Monday, March 9, 2009

Allah, the Great Abstraction

Muslims are fond of pretending that they believe in "pure" monotheism. According to them this means that Allah is absolutely one, not two, not three, not anything beyond the most simple unity. Here is an example of a Muslim source that defines "oneness" or "unity" or "tawheed" in this very way:

"(3) His being is not merely One (wahid but ahad, in which there is no tinge of plurality in any way: He is not a compound being, which may be analysable or divisible. which may have a form and shape, which may be residing somewhere, or may contain or include something, which may have a colour, which may have some limbs, which may have a direction, and which may be variable or changeable in any way. Free from every kind of plurality He alone is a Being Who is Ahad in every aspect. (Here, one should fully understand that the word wahid is used in Arabic just like the word "one" in English. A collection consisting of great pluralities is collectively called wahid or one, as one man, one nation, one country, one world, even one universe, and every separate part of a collection is also called one. But the word Ahad is not used for anyone except Allah. That is why wherever in the Qur'an the word wahid has been used for Allah, He has been called Itah wahid (one Deity), or Allah-ulWahid-al-Qahhar. (One Allah Who is Omnipotent), and nowhere just wahid, for this word is also used for the things which contain pluralities of different kinds in their being. On the contrary, for Allah and only for Allah the word Ahad has been used absolutely, for He alone is the Being Who exists without any plurality in any way, Whose Oneness is perfect in every way. (Tafheemul-Quran)" (source; emphasis mine)

It is on this basis that Muslims strenuously object to the doctrine of the Trinity, the doctrine that the Father, the Son, and the Holy Spirit are one in essence but still personally distinct. However, if Muslims were consistent with their own definition of "pure monotheism", then they would not go on to speak of Allah having 99 beautiful names and many attributes, for this is to assert a kind of pluarlity in unity that is contrary to their proferred definition.

So which is it, do Muslims believe in the "names" and "attributes" of Allah, or is Allah an undefinable blank, a mere abstraction?
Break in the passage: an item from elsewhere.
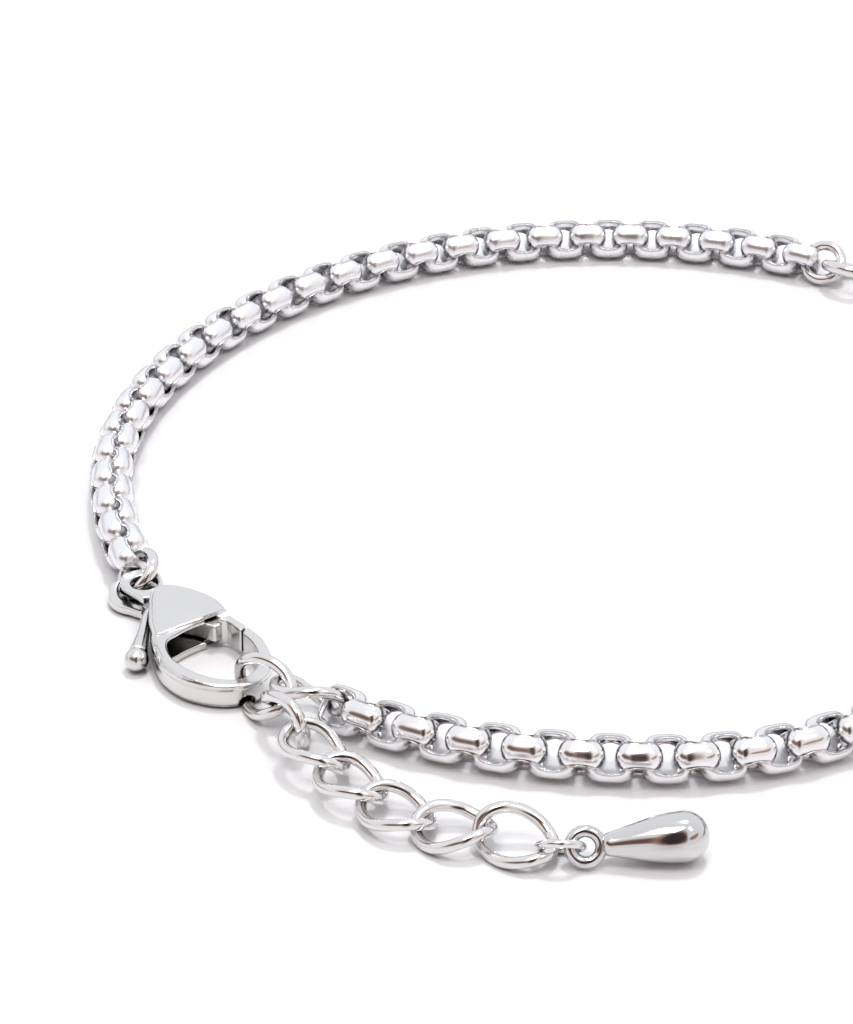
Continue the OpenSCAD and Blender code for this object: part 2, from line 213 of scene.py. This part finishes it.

Either choice spells trouble for the followers of Muhammad.


Anonymous said...

Yes. Muslims are in trouble for all the points you made; furthermore they lack an infinite atoning atonement. Thus they will not have eternal life in a paradise or heaven inasmuch as the weight of their sins still rests on their backs. Additionally their asserted deity is not perfect in every way, so he can't even make it to the Plato's shelf of abstractions asserted as perfect forms/ideals. I guess non-existence has its downfalls.

Semper Paratus said...


I just ran across a good litte article by Andy Bannister on some philosophical problems with Islamic Tawhid. It is right up your alley; I think you would like it. Let me know and I will find it again and send it to you.

Semper Paratus said...

The perfection of His purity is to deny Him attributes, because every attribute is a proof that it is different from that to which it is attributed, and everything to which something is attributed is different from the attribute. "Thus, whoever attaches attributes to Allah recognises His like, and whoever recognises His like regards Him as two, and whoever regards Him as two recognises parts for Him, and whoever recognises parts for Him has mistaken Him." (Nahj al-Balaghah, Khutbah 1)

Sepher Shalom said...


I found some material here with an audio lecture. If there are more complete written materials elsewhere a link would be great.